Confident claim from Mr. Jansen, and quite a big leap from their debut album The Phantom Agony (click here to read the review). It wasn't a lame effort to be honest. What I didn't like about it was that all the instrumentation, ie the metal guitarwork and classical backdrop didn't all meld together at the same time when the time beckoned. Also, and this is only my personal thought, Simone Simons was a bit too heavily reliant on her operatic skills initially. However, those shortcomings weren't too much of a hindrance for Epica, and I did like the lyrical pursuits, the storytelling and the world affairs commentary they presented to us, so plenty of strengths and weaknesses in equal amounts to go on.
As may well be expected on any epic metal album these days, is a brief curtain raiser to proceedings, and this diet orchestral and choral follows the tried and trusted said format. Originem in all its two minutes has the typified grandoise and operatic backdrop able to match any introductory metal boombastic offering. Co-written with outside help from a Greek keyboardist in Bob Katsionis before The Second Stone, brings in the clean and occasional classic Simons vox and the strongly featured Jansen gutturals, strong power traits demonstrated as well it must be said. A memorable chorus too, so it's worthy of a single release, as has what happened to the following track The Essence Of Silence. It follows the same pace, same classical backups although Jansen takes more of the lead. Victims Of Contingency takes a much more darker and death metal approach, while lyrically it warns us of dark forebodings and vicious circles.
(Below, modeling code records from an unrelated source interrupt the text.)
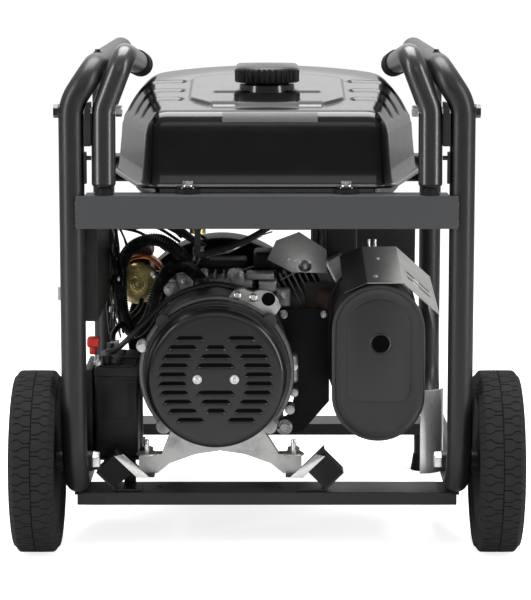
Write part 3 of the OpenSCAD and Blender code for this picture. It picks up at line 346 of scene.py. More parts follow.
@dataclass(frozen=True)
class Cast(Finish):
    """Cast metal with a sand-cast grain and darker, dirtier patches."""

    grain: float = 0.6
    grain_scale: float = 700.0
    dirt: float = 0.5
    dirt_colour: Colour = (0.06, 0.055, 0.05)

    def vary(self, graph: Graph) -> dict:
        """Grain as relief, oily patches in the colour.

        Args:
            graph: the material's graph.

        Returns:
            Signals by the name of the shader's socket.
        """
        grain = graph.noise(self.grain_scale, 4.0, rough=0.7)
        patches = graph.noise(28.0, 5.0, rough=0.65).step(0.45, 0.75) * self.dirt
        return {
            "Base Color": graph.blend(patches, self.colour, self.dirt_colour),
            "Roughness": (patches * 0.2 + grain * 0.16 + (self.roughness - 0.08)).clamped(),
            "Metallic": (self.metallic - patches * 0.5).clamped(),
            "Normal": graph.bump(grain, self.grain, 0.0004),
        }


@dataclass(frozen=True)
class PaintedShadeCast(Cast):
    """Cast metal whose upper part, above a height, is darkened and less metallic as painted shade."""

    height: float = 0.169
    fade: float = 0.016
    painted_shade_colour: Colour = (0.05, 0.05, 0.049)

    def vary(self, graph: Graph) -> dict:
        """Cast metal's signals, with painted shade above the height.

        Args:
            graph: the material's graph.

        Returns:
            Signals by the name of the shader's socket.
        """
        signals = super().vary(graph)
        up = graph.split(graph.place()).out(2)
        # Painted shade: above the height the casting turns dark and less metallic.
        shade_share = up.step(self.height - self.fade, self.height + self.fade)
        signals["Base Color"] = graph.blend(shade_share, signals["Base Color"], self.painted_shade_colour)
        signals["Metallic"] = (signals["Metallic"] - shade_share * 0.5).clamped()
        return signals


@dataclass(frozen=True)
class Brushed(Finish):
    """Rolled or turned metal with fine lines along one axis and faint stains."""

    along: tuple[float, float, float] = (1.0, 1.0, 0.05)
    stain: float = 0.3
    stain_colour: Colour = (0.2, 0.17, 0.13)

    def vary(self, graph: Graph) -> dict:
        """Lines in the gloss and relief, stains in the colour.

        Args:
            graph: the material's graph.

        Returns:
            Signals by the name of the shader's socket.
        """
        lines = graph.noise(900.0, 3.0, stretch=self.along)
        stains = graph.noise(35.0, 5.0, rough=0.65).step(0.48, 0.8) * self.stain
        return {
            "Base Color": graph.blend(stains, self.colour, self.stain_colour),
            "Roughness": (lines * 0.18 + stains * 0.3 + (self.roughness - 0.09)).clamped(),
            "Normal": graph.bump(lines, 0.25, 0.0002),
        }


@dataclass(frozen=True)
class CappedBolt(Brushed):
    """Plated bolts whose heads, beyond a distance from the middle plane, are painted black."""

    beyond: float = 0.262
    cap_colour: Colour = (0.011, 0.011, 0.0115)

    def vary(self, graph: Graph) -> dict:
        """Plated metal's signals, with black heads.

        Args:
            graph: the material's graph.

        Returns:
            Signals by the name of the shader's socket.
        """
        signals = super().vary(graph)
        across = graph.split(graph.place()).out(0)
        head = across * across > self.beyond * self.beyond
        signals["Base Color"] = graph.blend(head, signals["Base Color"], self.cap_colour)
        signals["Metallic"] = self.metallic - head * self.metallic
        return signals


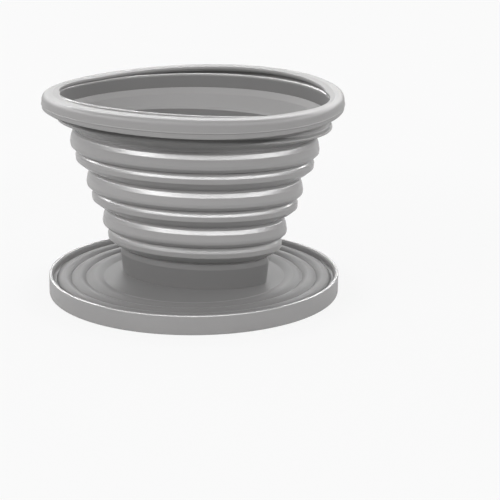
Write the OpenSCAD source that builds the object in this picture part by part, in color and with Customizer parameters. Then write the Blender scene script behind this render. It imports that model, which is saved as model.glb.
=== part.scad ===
// Collapsible pour-over dripper, moulded in soft silicone.
// A stepped oval cone folds flat, one fold at a time, over a round rippled saucer.
// Z is up, the saucer's foot stands on z = 0, and the oval is longest along X.
// An oval size is given as its mean radius: half the oval difference more along X, and less along Y.

/* [Cone] */
// Height of one fold, and its travel when it is pushed in
stage_rise = 16.7; // [16.2:0.1:17]
// How much smaller each band is than the one above it, in radius
stage_step = 6.3; // [6:0.1:6.6]
// Length of the oval less its width
oval_difference = 11.7; // [8:0.1:13]
// Mean radius of the top band at its crest
crest_r = 44.1; // [43:0.1:45]
// Height of the top band's crest
crest_z = 67.3; // [66:0.1:68]
// Height of a band from its crest to the crease below it
band_h = 9; // [8.6:0.1:9.4]
// How far the middle of a band bulges out past its crest
band_bulge = 2.1; // [1.5:0.1:2.5]
// Wall of the stiff bands
band_wall = 2.1; // [1.8:0.1:2.2]
// Thickness of a fold web where it meets the crest below it
web_t = 1.4; // [1:0.1:1.6]

/* [Mouth and rim] */
// Mean inner radius of the mouth
mouth_r = 49.8; // [49.5:0.1:50.2]
// Wall of the mouth collar
collar_wall = 1.5; // [1.2:0.1:1.6]
// Height of the lip round the mouth
lip_z = 82.3; // [82:0.1:82.8]
// Outer radius of the round rim where it is widest
rim_r = 60.7; // [60:0.1:61.5]
// Height of the top of the rim
rim_top = 83.4; // [83:0.1:84]
// Height of the rim's lower edge
rim_bottom = 75.5; // [75.4:0.1:76.5]
// Radius of the outer edge of the two crescent finger slots
slot_r = 53.2; // [52:0.1:54]

/* [Neck and drip floor] */
// Mean outer radius of the neck at its foot
neck_r = 25.1; // [24.8:0.1:25.4]
// Height of the top of the drip floor
floor_z = 8; // [7.6:0.1:9]
// Thickness of the drip floor
floor_t = 2.2; // [1.6:0.1:2.4]
// Diameter of a drip hole
drip_hole_d = 3.6; // [2:0.1:4]
// Number of drip holes round the middle one
drip_holes = 6; // [4:1:8]
// Number of ribs that lift the filter off the drip floor
filter_ribs = 12; // [8:1:16]

/* [Saucer] */
// Radius of the saucer at its foot
saucer_r = 59.6; // [59.4:0.1:60.5]
// Height of the saucer's edge
saucer_h = 7.8; // [7.6:0.1:7.9]
// Height of the flat part of the deck round the neck
deck_z = 5.6; // [5.4:0.1:5.8]
// Thickness of the deck
deck_t = 2; // [1.6:0.1:2.2]
// Spacing of the ripples in the deck
ripple_pitch = 5.95; // [5.8:0.05:6]
// Height of a ripple from its groove to its crown
ripple_h = 1.1; // [0.4:0.1:1.2]

/* [Rim hoop] */
// Width of the stiffening hoop's section
hoop_w = 0.8; // [0.5:0.1:0.9]
// Height of the stiffening hoop's section
hoop_h = 3; // [2:0.1:3.2]

/* [Hidden] */
$fn = 96;
silicone_grey = "#8f8d8c";
band_grey = "#9a9897";
web_grey = "#7d7b7a";
hoop_black = "#2c2c2e";

bands = 3;
half_difference = oval_difference / 2;
// The oval is four arcs that join at 45 degrees; this is how far their centres lie from the axis
arc_offset = oval_difference / (2 - sqrt(2));

// Crest of band number n, counted from 0 at the top; the neck's crest is one more
function crest(n) = [crest_r - n * stage_step, crest_z - n * stage_rise];

// The crest's rounded top, the shoulder below it and the widest line of a band
crest_h = 1.6;
crest_round = 0.6;
shoulder = [1, -2.4];
bulge_z = -6.8;
// Where the crease below a band lies, from the band's crest
crease = [0.2, -band_h];
crease_w = 1.6;
// The same crease, from the crest of the next band down
web_top = crease + [stage_step, stage_rise];
// The bead below a crease, and the corner where a fold web turns in
bead = [web_top[0] + 0.3, web_top[1] - 1.5];
web_wall_foot = [bead[0] - 0.8, bead[1] - 3.2];
web_corner = [bead[0] - 1.4, bead[1] - 4.2];
web_inner_corner = [bead[0] - 2.2, bead[1] - 0.5];
web_inner_foot = [-0.5, web_t - 0.1];

collar_foot = crest(0) + web_top;
collar_r = mouth_r + collar_wall;
lip_round = 0.6;

flange_t = 2.1;
flange_z = rim_top - flange_t;
flange_edge_drop = 0.8;
rim_wall = 2.3;
rim_top_r = rim_r - 1.2;
rim_widest_z = rim_bottom + 2.8;
rim_round = 1.4;
hoop_r = rim_r - 1.2;
hoop_z = rim_bottom + 1.5;

neck_wall = 2;
neck_shoulder = [0.7, -2.8];
neck_widest_z = -3.8;
neck_inner_r = neck_r - neck_wall;
floor_ring_r = 8.5;
rib_w = 1.2;
rib_h = 1;
rib_start_r = 11.5;

skirt_wall = 2;
skirt_inner_r = saucer_r - skirt_wall;
saucer_draft = 0.6;
lip_w = 0.9;
deck_edge_z = saucer_h - 0.6;
outer_groove_r = saucer_r - 3.1;
ripples = 2.5;
ripple_top = deck_z + 1.1;
inner_crown_r = outer_groove_r - ripples * ripple_pitch;
deck_flat_r = inner_crown_r - 4.4;
steps_per_ripple = 10;

// Sweeps a section round the four arcs of the oval, with x as the mean radius
module around_oval() {
    for (side = [0, 180]) {
        rotate([0, 0, side])
            translate([arc_offset, 0, 0])
                rotate([0, 0, -45])
                    rotate_extrude(angle = 90)
                        translate([half_difference - arc_offset, 0])
                            children();
        rotate([0, 0, side])
            translate([0, -arc_offset, 0])
                rotate([0, 0, 45])
                    rotate_extrude(angle = 90)
                        translate([arc_offset - half_difference, 0])
                            children();
    }
}

// A solid oval block of mean radius r, from height z0 to z1
module oval_block(r, z0, z1) {
    end_r = r + half_difference - arc_offset;
    flank_r = r - half_difference + arc_offset;
    for (side = [0, 180]) {
        rotate([0, 0, side])
            translate([arc_offset, 0, z0])
                rotate([0, 0, -45])
                    rotate_extrude(angle = 90)
                        square([end_r, z1 - z0]);
        rotate([0, 0, side])
            intersection() {
                translate([0, -arc_offset, z0])
                    rotate([0, 0, 45])
                        rotate_extrude(angle = 90)
                            square([flank_r, z1 - z0]);
                translate([-flank_r, 0, z0])
                    cube([2 * flank_r, flank_r, z1 - z0]);
            }
    }
}

// A plain round ring between two radii
module ring(r_in, r_out, z0, z1) {
    rotate_extrude()
        translate([r_in, z0])
            square([r_out - r_in, z1 - z0]);
}

// Stiff band: crest, shoulder, bulge and the crease under it
module band(n) {
    color(band_grey)
        around_oval()
            translate(crest(n))
                polygon([
                    [0, 0],
                    shoulder,
                    [band_bulge, bulge_z],
                    crease,
                    crease - [crease_w, 0],
                    [band_bulge - band_wall, bulge_z],
                    [shoulder[0] - band_wall, shoulder[1]],
                    [-band_wall + 0.2, crest_h - 2 * crest_round],
                    [-crest_round - 0.9, crest_h - 0.3],
                    [-crest_round - 0.4, crest_h],
                    web_inner_foot
                ]);
}

// Thin fold web: hangs below the crease of one band and turns in to the crest of the next.
// It inverts when its fold is pushed in.
module web(n) {
    color(web_grey)
        around_oval()
            translate(crest(n))
                polygon([
                    [0, 0],
                    web_corner,
                    web_wall_foot,
                    bead,
                    web_top,
                    web_top - [crease_w, 0],
                    web_inner_corner,
                    web_inner_foot
                ]);
}

module band_top() band(0);

module band_middle() band(1);

module band_bottom() band(2);

module web_top_fold() web(0);

module web_upper() web(1);

module web_lower() web(2);

module web_foot() web(3);

// Upright collar with a rounded lip round the oval mouth
module mouth_collar() {
    color(silicone_grey)
        around_oval()
            polygon([
                collar_foot,
                [collar_r, collar_foot[1] + 2.5],
                [collar_r, lip_z - lip_round],
                [collar_r - lip_round / 2, lip_z],
                [mouth_r + lip_round / 2, lip_z],
                [mouth_r, lip_z - lip_round],
                [mouth_r, collar_foot[1] + 2.5],
                collar_foot - [crease_w, 0]
            ]);
}

// Crowned top of the round rim. The oval collar cuts into it at the ends of the oval,
// and leaves a crescent finger slot along each flank.
module rim_flange() {
    color(silicone_grey)
        difference() {
            rotate_extrude()
                polygon([
                    [slot_r, flange_z],
                    [rim_top_r + flange_edge_drop / 4, flange_z],
                    [rim_top_r, rim_top - rim_round],
                    [rim_top_r - rim_round / 3, rim_top - rim_round / 3],
                    [rim_top_r - rim_round, rim_top],
                    [slot_r + 2 * rim_round, rim_top],
                    [slot_r, rim_top - flange_edge_drop]
                ]);
            oval_block(collar_r, flange_z - 1, rim_top + 1);
        }
}

// Turned-down outer wall of the rim, hollow for the hoop
module rim_skirt() {
    color(silicone_grey)
        difference() {
            rotate_extrude()
                polygon([
                    [rim_top_r + flange_edge_drop / 4, flange_z],
                    [rim_r, rim_widest_z],
                    [rim_r - 0.3, rim_bottom + rim_round],
                    [rim_top_r, rim_bottom],
                    [rim_top_r - rim_wall + 0.4, rim_bottom],
                    [rim_r - rim_wall, rim_widest_z],
                    [rim_top_r - rim_wall + 0.4, flange_z]
                ]);
            ring(hoop_r - hoop_w, hoop_r, hoop_z, hoop_z + hoop_h);
        }
}

// Stiff hoop moulded inside the rim, so that it stays round when it is pushed down
module rim_hoop() {
    color(hoop_black)
        ring(hoop_r - hoop_w, hoop_r, hoop_z, hoop_z + hoop_h);
}

// Neck between the lowest fold and the saucer
module neck() {
    foot = [neck_r, deck_z] - crest(bands);
    inner = neck_inner_r - crest(bands)[0];
    floor_top = floor_z - crest(bands)[1];
    color(silicone_grey)
        around_oval()
            translate(crest(bands))
                polygon([
                    [0, 0],
                    neck_shoulder,
                    [neck_shoulder[0], neck_widest_z],
                    foot,
                    [foot[0], foot[1] - deck_t],
                    [inner, foot[1] - deck_t],
                    [inner, floor_top],
                    [neck_shoulder[0] - neck_wall, neck_widest_z],
                    [-band_wall + 0.2, crest_h - 2 * crest_round],
                    [-crest_round - 0.9, crest_h - 0.3],
                    [-crest_round - 0.4, crest_h],
                    web_inner_foot
                ]);
}

// Floor of the neck, with drip holes and ribs that keep the filter off it
module drip_floor() {
    color(silicone_grey)
        difference() {
            union() {
                oval_block(neck_inner_r, floor_z - floor_t, floor_z);
                intersection() {
                    oval_block(neck_inner_r - 1, floor_z - 0.5, floor_z + rib_h);
                    for (i = [0 : filter_ribs - 1])
                        rotate([0, 0, (i + 0.5) * 360 / filter_ribs])
                            translate([rib_start_r, -rib_w / 2, floor_z - 0.5])
                                cube([neck_r + half_difference - rib_start_r, rib_w, rib_h + 0.5]);
                }
            }
            for (i = [0 : drip_holes])
                rotate([0, 0, i * 360 / drip_holes])
                    translate([i == 0 ? 0 : floor_ring_r, 0, floor_z - floor_t - 1])
                        cylinder(d = drip_hole_d, h = floor_t + 2);
        }
}

// Height of the rippled deck at radius r: broad crowns with a narrow groove between them
function deck_top(r) =
    r >= inner_crown_r
        ? ripple_top - ripple_h + ripple_h * abs(cos(180 * (r - inner_crown_r) / ripple_pitch))
        : deck_z + (ripple_top - deck_z) * cos(90 * (inner_crown_r - r) / (inner_crown_r - deck_flat_r));

// Deck of the saucer: flat round the neck, then a step up to concentric ripples
module saucer_deck() {
    ripple_steps = ripples * steps_per_ripple;
    slope_steps = 6;
    radii = concat(
        [for (i = [0 : slope_steps - 1]) deck_flat_r + i * (inner_crown_r - deck_flat_r) / slope_steps],
        [for (i = [0 : ripple_steps]) inner_crown_r + i * ripple_pitch / steps_per_ripple]
    );
    top = concat([[neck_r / 2, deck_z]], [for (r = radii) [r, deck_top(r)]], [[skirt_inner_r, deck_edge_z]]);
    under = [for (i = [len(top) - 1 : -1 : 0]) top[i] - [0, deck_t]];
    color(silicone_grey)
        difference() {
            rotate_extrude()
                polygon(concat(top, under));
            oval_block(neck_r, deck_z - deck_t - 1, deck_z + 1);
        }
}

// Outer wall of the saucer: it is the foot that the dripper stands on
module saucer_skirt() {
    color(silicone_grey)
        rotate_extrude()
            polygon([
                [skirt_inner_r, 0],
                [saucer_r, 0],
                [saucer_r - saucer_draft, saucer_h],
                [saucer_r - saucer_draft - lip_w, saucer_h],
                [skirt_inner_r, deck_edge_z]
            ]);
}

saucer_skirt();
saucer_deck();
neck();
drip_floor();
web_foot();
band_bottom();
web_lower();
band_middle();
web_upper();
band_top();
web_top_fold();
mouth_collar();
rim_flange();
rim_skirt();
rim_hoop();
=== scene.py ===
"""Looks of the collapsible silicone pour-over dripper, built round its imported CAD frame.

Every part of the cone is a section swept round one oval, or round a circle for the saucer and the rim.
Sections are closed outlines in millimetres: (mean radius, height, corner radius, ...), and their
places come from the boxes of the CAD nodes they stand for.
"""

import math

import bpy
import numpy as np
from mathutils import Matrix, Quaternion, Vector


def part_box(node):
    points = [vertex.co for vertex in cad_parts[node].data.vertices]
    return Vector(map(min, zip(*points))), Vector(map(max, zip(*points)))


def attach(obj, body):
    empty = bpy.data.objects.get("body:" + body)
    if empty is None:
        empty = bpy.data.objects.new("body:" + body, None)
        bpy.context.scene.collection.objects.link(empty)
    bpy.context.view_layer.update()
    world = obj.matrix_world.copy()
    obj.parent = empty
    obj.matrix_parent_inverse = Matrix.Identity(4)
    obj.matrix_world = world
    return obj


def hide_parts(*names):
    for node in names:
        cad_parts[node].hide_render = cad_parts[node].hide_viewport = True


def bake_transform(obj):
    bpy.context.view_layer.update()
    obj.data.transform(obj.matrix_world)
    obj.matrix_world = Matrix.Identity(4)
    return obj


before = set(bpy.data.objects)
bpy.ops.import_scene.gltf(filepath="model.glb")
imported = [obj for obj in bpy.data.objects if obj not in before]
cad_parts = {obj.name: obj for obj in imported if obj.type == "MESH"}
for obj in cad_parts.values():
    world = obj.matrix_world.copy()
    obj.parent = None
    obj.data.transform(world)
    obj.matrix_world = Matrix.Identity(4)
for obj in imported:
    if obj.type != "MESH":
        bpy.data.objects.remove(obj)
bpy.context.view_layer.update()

MM = 0.001
POINTS_ROUND = 384      # vertices round each swept ring
POINT_SPACING = 0.55    # longest straight step along a section, mm
CORNER_POINTS = 7       # vertices on each rounded corner
CORNER_SHARE = 0.46     # a rounded corner takes at most this share of the side before or after it
PLAIN_CORNER = 0.01     # a corner that would take less than this of its sides stays plain, mm
SHARP_ANGLE = math.radians(38)
OVAL_STEPS = 720        # steps round the oval where its outline is looked up


# ---------------------------------------------------------------- places from the frame, in mm

def node_top(node):
    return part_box(node)[1].z / MM


def node_foot(node):
    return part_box(node)[0].z / MM


def node_radius(node):
    """Mean radius of a node's outside: half way between its reach along X and along Y."""
    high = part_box(node)[1]
    return (high.x + high.y) / 2 / MM


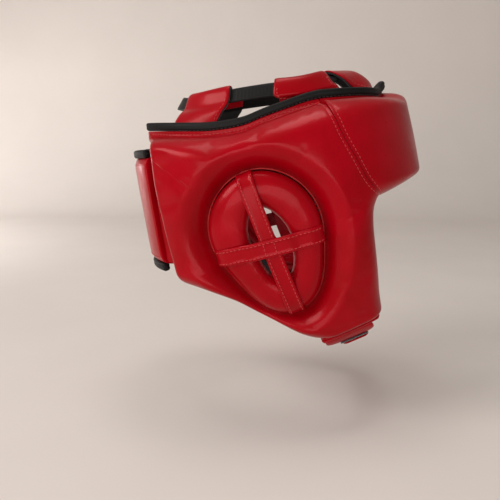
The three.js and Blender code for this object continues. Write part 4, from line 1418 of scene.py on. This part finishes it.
def add_chin_layer(name, layer, rooted, free_end, material, body, slot, node):
    mid, down = chin_grid(layer["ends"], chin_widths(rooted, free_end))
    near, far = layer["depths"]
    piece = slab(name, mid, down, near, far, MATERIALS[material])
    finish_piece(piece, body, slot, (node,))
    return piece, mid, down


def add_chin_closure():
    tab, strap = CHIN["tab"], CHIN["strap"]
    piece, mid, down = add_chin_layer("chin_tab_leather", tab, True, tab["ends"][1], "leather", "shell", "red_leather", "chin_tab")
    subdivide(piece)
    add_chin_layer("chin_tab_loop_patch", CHIN["loop"], False, None, "loop", "shell", "hook_and_loop", "chin_tab_loop")
    add_chin_layer(
        "chin_strap_hook_patch", CHIN["hook"], False, None, "hook", "chin_strap", "hook_and_loop", "chin_strap_hook"
    )
    piece, mid, down = add_chin_layer(
        "chin_strap_leather", strap, True, strap["ends"][0], "leather", "chin_strap", "red_leather", "chin_strap"
    )
    subdivide(piece)
    under = mid + down * strap["depths"][1]
    for column in (1, -2):
        THREAD.row("chin_strap", under[2:-6, column], down[2:-6, column])


def add_chin_band(side, word):
    """Two folded ridges of leather along the bottom of a cheek."""
    (front_y, front_z), (rear_y, rear_z) = EDGES["chin"]["points"]
    inside, outside, high = CHIN_BAND["inside"], CHIN_BAND["outside"], CHIN_BAND["high"]
    up = np.concatenate([np.linspace(0, -high, 17), np.linspace(-high, 0, 5)])
    ridge = np.abs(np.sin(np.linspace(0, 2 * math.pi, 17)))
    out = np.concatenate([outside - 1.6 + 1.6 * ridge**0.6, np.full(5, inside + 0.3)])
    share = np.linspace(0, 1, 34)
    size = 0.25 + 0.75 * np.sqrt(clip01(1 - (1 - clip01(np.minimum(share, 1 - share) * 14)) ** 2))
    rings = []
    for s, k in zip(share, size):
        y = np.full(len(up), mix(front_y, rear_y, s))
        z = mix(front_z, rear_z, s) - CHIN_BAND["gap"] + 0.3 + up * k
        rings.append(side_point(side, np.stack([y, z], axis=-1), inside + (out - inside) * k))
    bar(f"chin_band_{word}_fold", np.stack(rings), "leather", "shell", "red_leather", (f"chin_band_{word}",))


# ------------------------------------------------------------------ assembly

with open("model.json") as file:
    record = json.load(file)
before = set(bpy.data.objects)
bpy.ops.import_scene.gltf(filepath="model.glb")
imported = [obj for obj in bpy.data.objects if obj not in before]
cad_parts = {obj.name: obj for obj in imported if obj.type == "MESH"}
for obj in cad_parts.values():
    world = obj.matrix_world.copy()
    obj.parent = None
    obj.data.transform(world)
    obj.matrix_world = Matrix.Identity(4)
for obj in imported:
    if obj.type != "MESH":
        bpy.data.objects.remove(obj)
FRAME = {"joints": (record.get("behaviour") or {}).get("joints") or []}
CAD_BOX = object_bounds()

# PALE_RED colours the rim band: partly worn edge and partly painted highlight.
RED, DEEP_RED, PALE_RED = (0.345, 0.0002, 0.006), (0.285, 0.0001, 0.003), (0.52, 0.08, 0.07)
BLACK = (0.003, 0.0024, 0.0023)
MATERIALS = {
    "leather": leather_material("red_leather", RED, DEEP_RED, PALE_RED),
    # A lighter red copy of the leather for the ear opening's lip: partly pale raw edge, partly painted highlight.
    "edge": leather_material("red_leather_edge_and_highlight", (0.50, 0.035, 0.035), RED, PALE_RED),
    "binding": tape_material("black_binding", BLACK, 0.9, 0.015),
    "webbing": tape_material("black_webbing", BLACK, 1.5, 0.02),
    "lining": cloth_material("black_lining", (0.012, 0.012, 0.013)),
    "hook": fuzzy_material("hook_tape", BLACK),
    "loop": fuzzy_material("loop_tape", (0.012, 0.012, 0.013)),
    "red_thread": thread_material("red_thread", (0.37, 0.014, 0.016)),
    "black_thread": thread_material("black_thread", (0.015, 0.015, 0.016)),
}

add_camera()
add_lights()
add_stage()

for side, word in SIDES:
    panel = add_side_cover(side, word)
    add_side_lining(side, word)
    stitch_side_panel(side, word, panel)
    add_ear_ring(side, word)
    add_ear_piping(side, word)
    add_ear_straps(side, word)
    add_loop(f"front_{word}", LOOPS["front_side"], -side)
    add_loop(f"rear_{word}", LOOPS["rear_side"], -side)
    add_chin_band(side, word)
stitch_forehead(add_forehead())
add_top_binding()
add_webbing()
add_loop("front", LOOPS["front"], 1)
add_outer_flap()
add_inner_flap()
add_flap_hinge(FLAP["outer"], "rear_flap_outer", 3.2, 9.5, 0.1)
add_flap_hinge(FLAP["inner"], "rear_flap_inner", 2.4, 2.4, 0.08)
add_chin_closure()
add_threads(
    {
        "right": ("shell", "red_thread", "red_leather"),
        "left": ("shell", "red_thread", "red_leather"),
        "right_panel": ("shell", "red_thread", "red_leather"),
        "left_panel": ("shell", "red_thread", "red_leather"),
        "forehead": ("shell", "red_thread", "red_leather"),
        "loops": ("shell", "red_thread", "red_leather"),
        "binding": ("shell", "black_thread", "black_binding"),
        "rear_flap_outer": ("rear_flap_outer", "red_thread", "red_leather"),
        "chin_strap": ("chin_strap", "red_thread", "red_leather"),
    }
)

lows, highs = zip(CAD_BOX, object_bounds())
So far a strong showing from Epica, but it's all been four minute format of the tried and tested well symphonic formats, so probably a formality that they're taking a more intense but less thrashy approach with Sense Without Sanity - The Impervious Code, the hookline is the same format and memorable until the bridge and violin strings and a recital from drummer Arien van Weesenbeek add a little extra flavour to what is turning out to be an enriching album to date. Second single release is Unchain Utopia, yet another tune that sticks to the wall, another memorable chorus, there are however one or two little extra snippets just to prick your ears a little more with some solo piano and occasional sitar sounding accompaniment. After a brief respite in The Fifth Guardian, we have a rather curious rhythm introduction in Chemical Insomnia, while the male choral takes more centre stage this time. The theme is that of biblical poisons and just as meaty as the preceding tracks.
Reverence is running on a more positively note musically, but finally we have some Isaac Delahaye leads which is the only thing Quantum Enigma has so far been lacking. Coen Janssen begins Omen - The Ghoulish Malady with piano leads, the pace is much slower and a welcome breather at about the same time. The strings arrangements are more prominent here and now onto Canvas Of Life, it's evident that Epica aren't short on composing ideas with piano and acoustic guitars and a rare break from the metal garnish isn't always a bad thing. Putting me in good stead for Natural Corruption, penultimate track, more Delahaye riffwork in the breaks and leads before the last track, the Quantum Enigma - Kingdom Of Heaven. Now, this is over twice as long as the other tracks at over eleven minutes and to really absorb this, you need to listen to it at least five times to really get the gist of it. Maybe the less hefty offering, and there's some Latin orations which feels a lot more high brow and demanding.
For want of better terms with in mind the band name, this is an epic one hour piece and compared with The Phantom Agony, this is a major (I'm desperately trying to avoid saying quantum) leap. Mark Jansen has indeed delivered his promise that Quantum Enigma is a fully enriched album but it's not one you can get away with listening to just once. Granted that the majority of the tracks here are largely four minute metal/symphonic numbers with plenty of operatic drama, lyrical storytelling and a yin and yang of death growls and clean orations, there's no doubt that this was done in ten tenths. I've had to listen to this at least three times and it still staggers me how Simone Simons and Mark Jansen and co. have managed to couple this together in a matter of a few months between the touring and promotional activities and other commitments. Their best album to date? It's an open verdict yet strong case for the time being.
9 out of ten. Almost perfect....almost.